→ Written request: Copy each line where the word "bodies" occurs.
####################
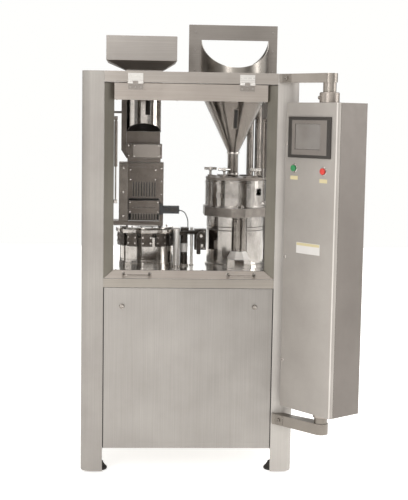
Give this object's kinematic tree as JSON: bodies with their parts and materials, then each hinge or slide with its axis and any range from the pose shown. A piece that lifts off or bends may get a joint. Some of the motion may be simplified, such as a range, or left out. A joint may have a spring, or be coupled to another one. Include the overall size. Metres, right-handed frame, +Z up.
{
  "type": "capsule_filler",
  "caption": "Automatic rotary capsule filling machine in brushed stainless steel, with a lifting front hatch, two hoppers, a turret, a dosing bowl and a swivelling control cabinet.",
  "frame": {"origin": "Bottom centre of the bounding box of the whole machine, cabinet included, on the floor.", "axes": "X to the right seen from the front, Y into the depth away from the operator, Z up."},
  "size_m": [1.188, 1.1102, 1.987],
  "materials": {
    "frame_steel": "satin stainless sheet with a vertical grain",
    "table_steel": "polished stainless work surface",
    "cabinet_steel": "warm grey cabinet",
    "door_steel": "lighter warm grey door",
    "hopper_steel": "satin stainless vessel",
    "polished_steel": "mirror polished",
    "cast_grey": "machined grey casting",
    "platform_steel": "ground steel slab",
    "clear_pane": "clear acrylic",
    "foot_rubber": "black rubber",
    "screen_plastic": "dark bezel round a grey screen",
    "green_plastic": "green button",
    "red_plastic": "red button",
    "sensor_plastic": "black sensor housing",
    "cable_rubber": "black cable sheath"
  },
  "bodies": {
    "frame": {"corner_post_front_left": "frame_steel", "corner_post_front_right": "frame_steel", "corner_post_rear_left": "frame_steel", "corner_post_rear_right": "frame_steel", "base_tray": "frame_steel", "top_frame": "frame_steel", "front_panel": "frame_steel", "left_panel": "frame_steel", "right_panel": "frame_steel", "rear_panel": "frame_steel", "swing_arm_upper": "frame_steel", "swing_arm_lower": "frame_steel", "capsule_hopper": "frame_steel", "work_table": "table_steel", "levelling_foot_front_left": "foot_rubber", "levelling_foot_front_right": "foot_rubber", "levelling_foot_rear_left": "foot_rubber", "levelling_foot_rear_right": "foot_rubber", "hatch_hinge_left": "polished_steel", "hatch_hinge_right": "polished_steel", "capsule_feed_tube": "polished_steel", "turret_housing": "polished_steel", "closing_station": "polished_steel", "dosing_drum": "polished_steel", "dosing_column": "polished_steel", "dosing_bowl": "polished_steel", "hopper_column": "polished_steel", "left_window": "clear_pane", "right_window": "clear_pane", "rear_window": "clear_pane", "capsule_magazine": "cast_grey", "main_motor": "cast_grey", "index_gearbox": "cast_grey", "dosing_platform": "platform_steel", "capsule_sensor": "sensor_plastic", "sensor_cable": "cable_rubber", "powder_hopper": "hopper_steel"},
    "hatch": {"hatch_frame": "frame_steel", "hatch_pane": "clear_pane", "hatch_handle_left": "polished_steel", "hatch_handle_right": "polished_steel"},
    "strut_cylinder_left": {"gas_strut_cylinder_left": "cast_grey"},
    "strut_cylinder_right": {"gas_strut_cylinder_right": "cast_grey"},
    "strut_rod_left": {"gas_strut_rod_left": "polished_steel"},
    "strut_rod_right": {"gas_strut_rod_right": "polished_steel"},
    "cabinet": {"control_cabinet": "cabinet_steel"},
    "door": {"cabinet_door": "door_steel", "touch_screen": "screen_plastic"},
    "start_button_cap": {"start_button": "green_plastic"},
    "stop_button_cap": {"stop_button": "red_plastic"},
    "lock_left": {"panel_lock_left": "polished_steel"},
    "lock_right": {"panel_lock_right": "polished_steel"},
    "turret": {"turret_disc": "polished_steel"},
    "dosing_rotor": {"dosing_disc": "polished_steel"},
    "drive_shaft": {"cam_shaft": "polished_steel"},
    "tamping": {"tamping_head": "cast_grey"},
    "comb": {"magazine_comb": "cast_grey"},
    "knob_left": {"clamp_knob_left": "polished_steel"},
    "knob_front": {"clamp_knob_front": "polished_steel"},
    "knob_right": {"clamp_knob_right": "polished_steel"}
  },
  "joints": [
    {"name": "hatch_lift", "type": "hinge", "parent": "frame", "child": "hatch", "pos_m": [-0.12897, -0.2809, 1.6985], "axis": [-1, 0, 0], "range_deg": [0, 85]},
    {"name": "strut_swing_left", "type": "hinge", "parent": "hatch", "child": "strut_cylinder_left", "pos_m": [-0.44897, -0.2189, 1.548], "axis": [-1, 0, 0], "range_deg": [-110.52, 0]},
    {"name": "strut_extend_left", "type": "slide", "parent": "strut_cylinder_left", "child": "strut_rod_left", "axis": [0, 0, -1], "range_m": [0, 0.1224]},
    {"name": "strut_swing_right", "type": "hinge", "parent": "hatch", "child": "strut_cylinder_right", "pos_m": [0.19103, -0.2189, 1.548], "axis": [-1, 0, 0], "range_deg": [-110.52, 0]},
    {"name": "strut_extend_right", "type": "slide", "parent": "strut_cylinder_right", "child": "strut_rod_right", "axis": [0, 0, -1], "range_m": [0, 0.1224]},
    {"name": "cabinet_swivel", "type": "hinge", "parent": "frame", "child": "cabinet", "pos_m": [0.43403, -0.4449, 0.298], "axis": [0, 0, 1], "range_deg": [-90, 10]},
    {"name": "door_hinge", "type": "hinge", "parent": "cabinet", "child": "door", "pos_m": [0.46784, -0.54414, 0.315], "axis": [0, 0, 1], "range_deg": [0, 110]},
    {"name": "start_press", "type": "slide", "parent": "door", "child": "start_button_cap", "axis": [0.8059, 0.592, 0], "range_m": [0, 0.003], "stiffness_N_per_m": 400},
    {"name": "stop_press", "type": "slide", "parent": "door", "child": "stop_button_cap", "axis": [0.8059, 0.592, 0], "range_m": [0, 0.003], "stiffness_N_per_m": 400},
    {"name": "lock_turn_left", "type": "hinge", "parent": "frame", "child": "lock_left", "pos_m": [-0.41697, -0.2729, 0.741], "axis": [0, 1, 0], "range_deg": [0, 90]},
    {"name": "lock_turn_right", "type": "hinge", "parent": "frame", "child": "lock_right", "pos_m": [0.15903, -0.2729, 0.741], "axis": [0, 1, 0], "range_deg": [0, 90]},
    {"name": "cam_rotation", "type": "hinge", "parent": "frame", "child": "drive_shaft", "pos_m": [-0.37897, 0.0251, 0.52], "axis": [1, 0, 0], "continuous": true},
    {"name": "turret_spin", "type": "hinge", "parent": "frame", "child": "turret", "pos_m": [-0.31097, 0.2011, 1.018], "axis": [0, 0, 1], "continuous": true},
    {"name": "dosing_spin", "type": "hinge", "parent": "frame", "child": "dosing_rotor", "pos_m": [0.10903, 0.2581, 1.144], "axis": [0, 0, 1], "continuous": true},
    {"name": "tamping_lift", "type": "slide", "parent": "frame", "child": "tamping", "axis": [0, 0, 1], "range_m": [0, 0.025]},
    {"name": "comb_stroke", "type": "slide", "parent": "frame", "child": "comb", "axis": [0, 0, 1], "range_m": [-0.02, 0]},
    {"name": "knob_turn_left", "type": "hinge", "parent": "tamping", "child": "knob_left", "pos_m": [-0.01267, 0.24959, 1.29], "axis": [0, 0, 1], "continuous": true},
    {"name": "knob_turn_front", "type": "hinge", "parent": "tamping", "child": "knob_front", "pos_m": [0.04619, 0.15352, 1.29], "axis": [0, 0, 1], "continuous": true},
    {"name": "knob_turn_right", "type": "hinge", "parent": "tamping", "child": "knob_right", "pos_m": [0.19223, 0.16887, 1.29], "axis": [0, 0, 1], "continuous": true}
  ],
  "couplings": [
    {"joint": "strut_swing_left", "follows": "hatch_lift", "ratio": -1.2996},
    {"joint": "strut_swing_right", "follows": "hatch_lift", "ratio": -1.2996},
    {"joint": "strut_extend_left", "follows": "hatch_lift", "m_per_rad": 0.08243},
    {"joint": "strut_extend_right", "follows": "hatch_lift", "m_per_rad": 0.08243},
    {"joint": "dosing_spin", "follows": "cam_rotation", "ratio": 0.16667},
    {"joint": "turret_spin", "follows": "cam_rotation", "ratio": 0.083333}
  ]
}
####################
→ Output:
Give this object's kinematic tree as JSON: bodies with their parts and materials, then each hinge or slide with its axis and any range from the pose shown. A piece that lifts off or bends may get a joint. Some of the motion may be simplified, such as a range, or left out. A joint may have a spring, or be coupled to another one. Include the overall size. Metres, right-handed frame, +Z up.
  "bodies": {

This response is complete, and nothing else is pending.